RECORD EXCERPTS:
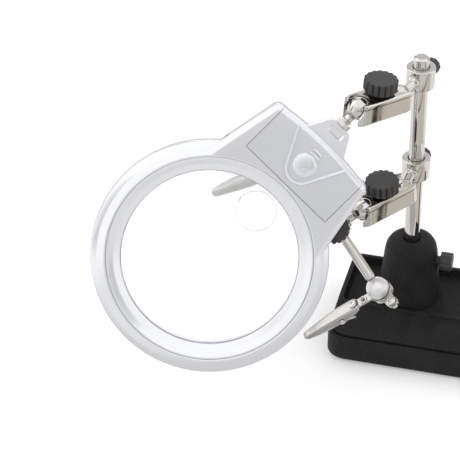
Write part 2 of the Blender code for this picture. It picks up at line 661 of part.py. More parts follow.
def lenses(frame, at):
    main = place("main_lens", lathe(lens_profile(LENS_R, 3, LENS_EDGE, LENS_CROWN), 40), "lens_clear", frame, at=at)
    cut(main, cylinder(INSERT_R + 0.15, -8, 8, 24), at=(INSERT_X, 0, 0))
    edge = LENS_EDGE + 1.4
    insert = lathe(lens_profile(INSERT_R - 0.15, 2, edge - 0.3, edge + 1.0), 24)
    place("insert_lens", insert, "lens_clear", frame, at=Vector(at) + Vector((INSERT_X, 0, 0)))


def bezel(frame, at):
    base = LENS_EDGE + 0.35
    profile = [(SEAM_R, base), (SEAM_R, SHELL_TOP - 0.35), (SEAM_R - 0.6, SHELL_TOP - 0.3), (BEZEL_R + 0.3, 3.4),
               (BEZEL_R, 3.0), (BEZEL_R, base + 0.5), (LENS_R, base)]
    place("bezel_ring", lathe(profile, RING_SEGMENTS), "silver_plastic", frame, at=at)


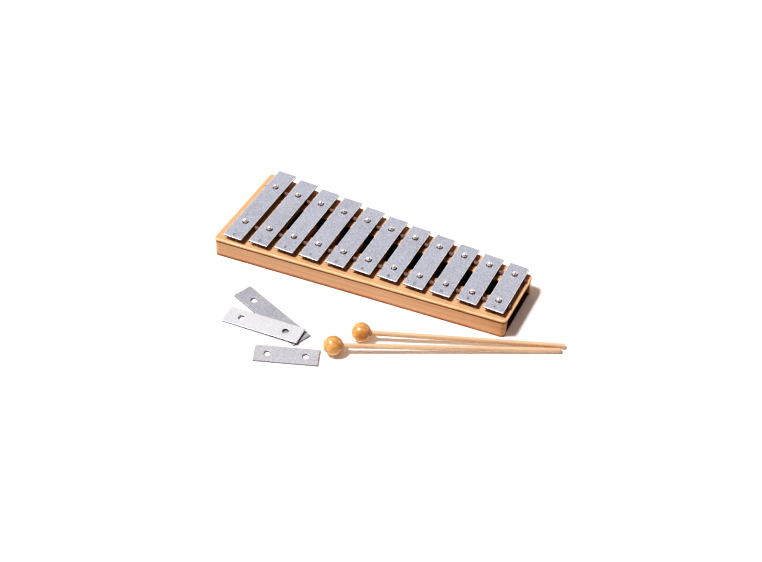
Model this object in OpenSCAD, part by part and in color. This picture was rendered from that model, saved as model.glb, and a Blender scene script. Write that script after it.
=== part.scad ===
// Eleven-bar glockenspiel (metal-bar xylophone) set: a tapered resonator box with
// lift-off bars, two ball mallets and three exchange bars lying in front of it.
// Origin: centre of the box's underside. +X runs to the short bars, +Z is up.

/* [Resonator box] */
// length of the box
box_len = 339; // [300:1:380]
// full width of the box at the long-bar end
box_w_left = 132.8; // [120:0.1:150]
// full width of the box at the short-bar end
box_w_right = 81.9; // [70:0.1:100]
// height of the box, top plate included
box_h = 23.9; // [18:0.1:30]
// thickness of the top plate
plate_t = 3; // [2.6:0.1:6]
// thickness of the side walls
wall_t = 7; // [5:0.5:10]
// thickness of the closed end wall
end_t = 8; // [5:0.5:12]
// thickness of the bottom board
bottom_t = 3; // [2:0.1:5]
// corner radius in plan at the short-bar end
corner_r = 5; // [3:0.5:8]
// corner radius in plan at the long-bar end
corner_r_left = 4.5; // [3:0.5:10]
// how far the top plate stands past the side walls
plate_lip = 0.5; // [0:0.1:2]
// how far the bottom board stops short of the open end
bottom_setback = 1.4; // [0:0.1:4]

/* [Sound slot] */
// slot start, from the centre of the box
slot_x0 = -107.4; // [-130:0.1:-80]
// slot end, from the centre of the box
slot_x1 = 158.6; // [140:0.1:163]
// half-width of the slot at its wide end
slot_hw0 = 18.6; // [14:0.1:22]
// half-width of the slot at its narrow end
slot_hw1 = 12.4; // [8:0.1:18]
// offset of the slot towards the far side
slot_off = 3.7; // [0:0.1:6]

/* [Bars] */
// number of bars
bar_n = 11; // [5:1:15]
// distance between bar centres
pitch = 30; // [25:0.5:35]
// width of a bar
bar_w = 22.8; // [18:0.1:26]
// thickness of a bar
bar_t = 1.8; // [1.6:0.1:4]
// length of the first bar, the lowest note
bar_len_low = 129.4; // [115:0.1:140]
// x of the middle bar
mid_x = 2.35; // [-5:0.05:8]
// offset of the bars, pins and cords towards the far side
row_off = 2.7; // [0:0.1:4]
// height of the underside of the bars
bar_z = 28.9; // [27.7:0.1:32]
// radius of the holes in a bar
hole_r = 3.45; // [3.1:0.05:4]
// distance of the pins of the middle bar from the row's centreline
pin_y = 29.1; // [24:0.05:34]
// pin distance lost from one bar to the next
pin_step = 1.155; // [0.5:0.005:2]

/* [Pins and support cords] */
// radius of the pin's shank
pin_r = 1.3; // [1:0.05:1.8]
// radius of the pin's ball head
ball_r = 2.8; // [2:0.05:3.1]
// height of the centre of the ball head
ball_z = 32.2; // [30:0.1:33]
// depth of the pin in the top plate
pin_depth = 2.4; // [1.5:0.1:2.6]
// radius of the soft support cords
cord_r = 2.4; // [1.6:0.05:2.6]
// how far the cords stick out past the outer bars
cord_out = 2; // [0:0.5:5]

/* [Inside the box] */
// width and height of the ledge strips that hold the bottom board
ledge = 6; // [4:0.5:8]
// number of screws along each side of the underside
screw_n = 4; // [2:1:6]
// radius of a screw head
screw_head_r = 2.6; // [2:0.1:4]
// size of the glue blocks in the closed corners
block = 11; // [8:0.5:15]

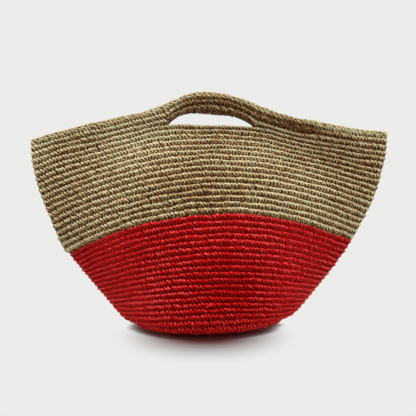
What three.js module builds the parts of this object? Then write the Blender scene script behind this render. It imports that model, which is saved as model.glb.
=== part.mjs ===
// Crocheted raffia handbag: a round flat base, a wall of stacked rounds that flattens towards a
// nearly closed mouth, and a handle slit near the rim of the front and of the rear.
// Millimetres, +Z up, +X along the mouth, -Y to the front. The origin is the middle of the
// underside of the base.
import * as THREE from "three";

// Counts of crochet rounds, from the middle of the base outwards and then up the wall.
const baseRounds = 12;
const redRounds = 19;
const naturalRounds = 16;
const rimRounds = 3;

// The fabric. Each round swells past its seams on both faces.
const wallThickness = 7;
const stitchBulge = 1.2;
const roundGap = 0.3;

// The base lies on its flat middle and curves up to its edge. The folds are the two side edges of
// the flattened wall.
const baseRadius = 94;
const baseFlatRadius = 58;
const baseEdgeRise = 9;
const foldRadius = 6.5;

// Where the raffia changes from red to natural.
const colourHalfWidth = 181;
const colourHalfDepth = 77;
const colourFoldHeight = 106;
const colourFrontHeight = 152;

// The rim, before the handles lift it, and the band of rim rounds from the handle slits up.
const rimHalfWidth = 228.5;
const rimHalfDepth = 13.5;
const rimFoldHeight = 249;
const rimFrontHeight = 284.5;
const rimBandHeight = 23.5;
const rimBandLean = 1.5;

// Half way up each colour, how far the wall bellies off the straight way between its two ends.
const redBelly = { halfWidth: 5, halfDepth: 10, foldHeight: -5.2, frontHeight: -2.7 };
const naturalBelly = { halfWidth: 6.7, halfDepth: 2.6, foldHeight: -2.8, frontHeight: 3.5 };

// The handle slits, and the hump that the rim makes over each.
const slitWidth = 104;
const slitHeight = 19;
const humpTopWidth = 46;
const humpWidth = 184;

// A handle is the stretch of the rim rounds that swings. It stops short of the slit's tips.
const handleSetback = 4;
const handleEndGap = 0.3;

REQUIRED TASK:
Count the lines of the listing above that include the word "this" and state the total with nothing else.

SOLUTION BELOW:
3